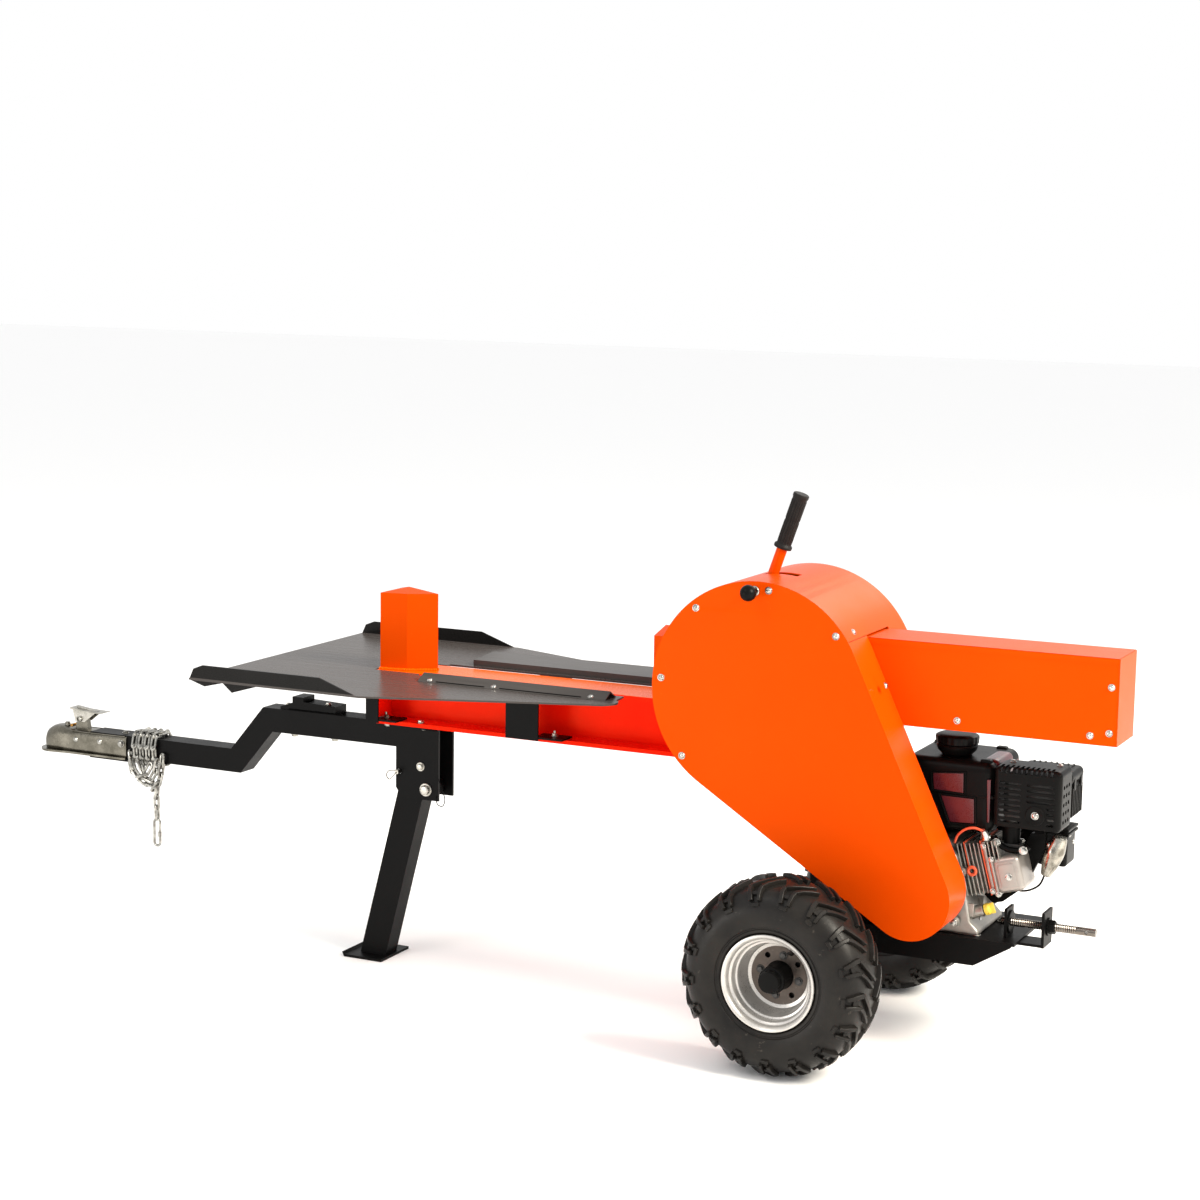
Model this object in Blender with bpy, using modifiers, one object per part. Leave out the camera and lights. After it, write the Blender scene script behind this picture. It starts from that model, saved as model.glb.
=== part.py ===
"""Kinetic log splitter on two wheels: a flywheel machine that drives a rack and push block at a fixed wedge.

Everything is modelled in the machine's own axes under one empty that stands on the ground below the wheel
axle: +X runs towards the engine end, the wedge and the ball coupler are at -X, and the belt guard is at -Y.
"""

import math

import bmesh
import bpy
from mathutils import Matrix, Vector

NAME = "log_splitter"
GAP = 0.0003

# Driving dimensions, in metres. X positions are measured from the wheel axle.
AXLE_X = 0.75
AXLE_Z = 0.213
WHEEL_R = 0.203
# Heights are drawn from a level just under the ground, and the whole machine is lowered by this much.
GROUND = AXLE_Z - WHEEL_R
WHEEL_Y = 0.33
NOSE_X = -2.09
COVER_END_X = 0.59

BEAM_FRONT = -1.103
BEAM_REAR = 0.06
BEAM_TOP = 0.692
BEAM_H = 0.123
BEAM_HALF = 0.062
FLANGE_T = 0.009
WEB_T = 0.007

WEDGE_TIP = -0.978
WEDGE_TOP = 0.867

TABLE_FRONT = -1.40
TABLE_REAR = -0.455
TABLE_HALF = 0.367
TABLE_T = 0.004
TABLE_TOP = 0.693
RIM_TOP = 0.724
RIM_END = -0.964

DRUM_X = -0.1323
DRUM_Z = 0.746
DRUM_R = 0.2332
CRANK_X = 0.207
CRANK_Z = 0.36
NOSE_R = 0.089
GUARD_FACE = -0.176
GUARD_BACK = -0.0665
COVER_FAR = 0.160
SHEET = 0.003
SEAM_DEG = 32.0
COVER_FRONT_DEG = 150.0

BOX_HALF = 0.066
BOX_BOTTOM = 0.690
BOX_TOP = 0.865
BOX_START = 0.069

RAM_FRONT = -0.415
RAM_BACK = -0.335
RACK_BOTTOM = 0.7725
RACK_TOP = 0.804
RACK_END = 0.47

LEVER_X = -0.196
LEVER_Z = 0.865
LEVER_Y = -0.03
LEVER_LEAN = math.radians(19)
ROLLER_X = -0.151
ROLLER_Z = 0.832

TUBE = 0.056
TONGUE_LOW_Z = 0.432
TONGUE_HIGH_Z = 0.540

LEG_PIVOT_X = -0.987
LEG_PIVOT_Z = 0.422
LEG_AXIS_X = -1.030
LEG_SLANT = math.radians(14.1)
LEG_PIN_X = -1.058
LEG_PIN_Z = 0.457
LEG_KEEP_R = 0.067

BELT_Y = -0.136
BELT_HALF = 0.0055
KNOB_X = -0.139
KNOB_Z = 0.959
SCREW_Z = 0.291

ENGINE_FLOOR = 0.262
CYLINDER_TILT = math.radians(15)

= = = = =

▸ WHAT THIS TASK INVOLVES: Restate, word for word and with nothing added, the lines from the first line of the listing through the one where "a fixed wedge." stands.

▸ FINISHED EXERCISE:
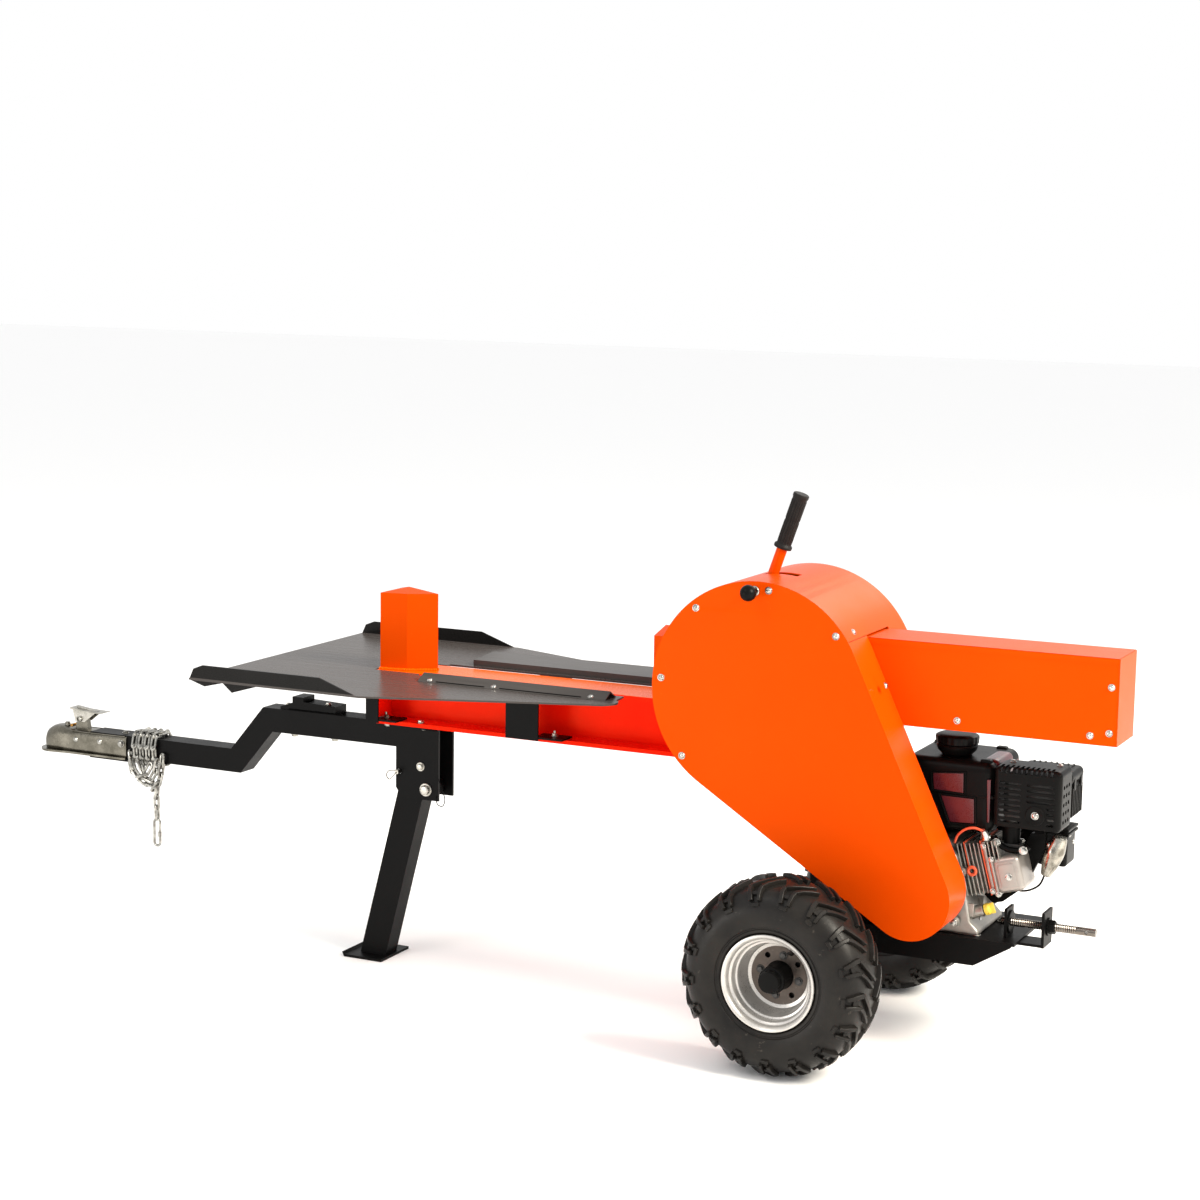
Model this object in Blender with bpy, using modifiers, one object per part. Leave out the camera and lights. After it, write the Blender scene script behind this picture. It starts from that model, saved as model.glb.
=== part.py ===
"""Kinetic log splitter on two wheels: a flywheel machine that drives a rack and push block at a fixed wedge.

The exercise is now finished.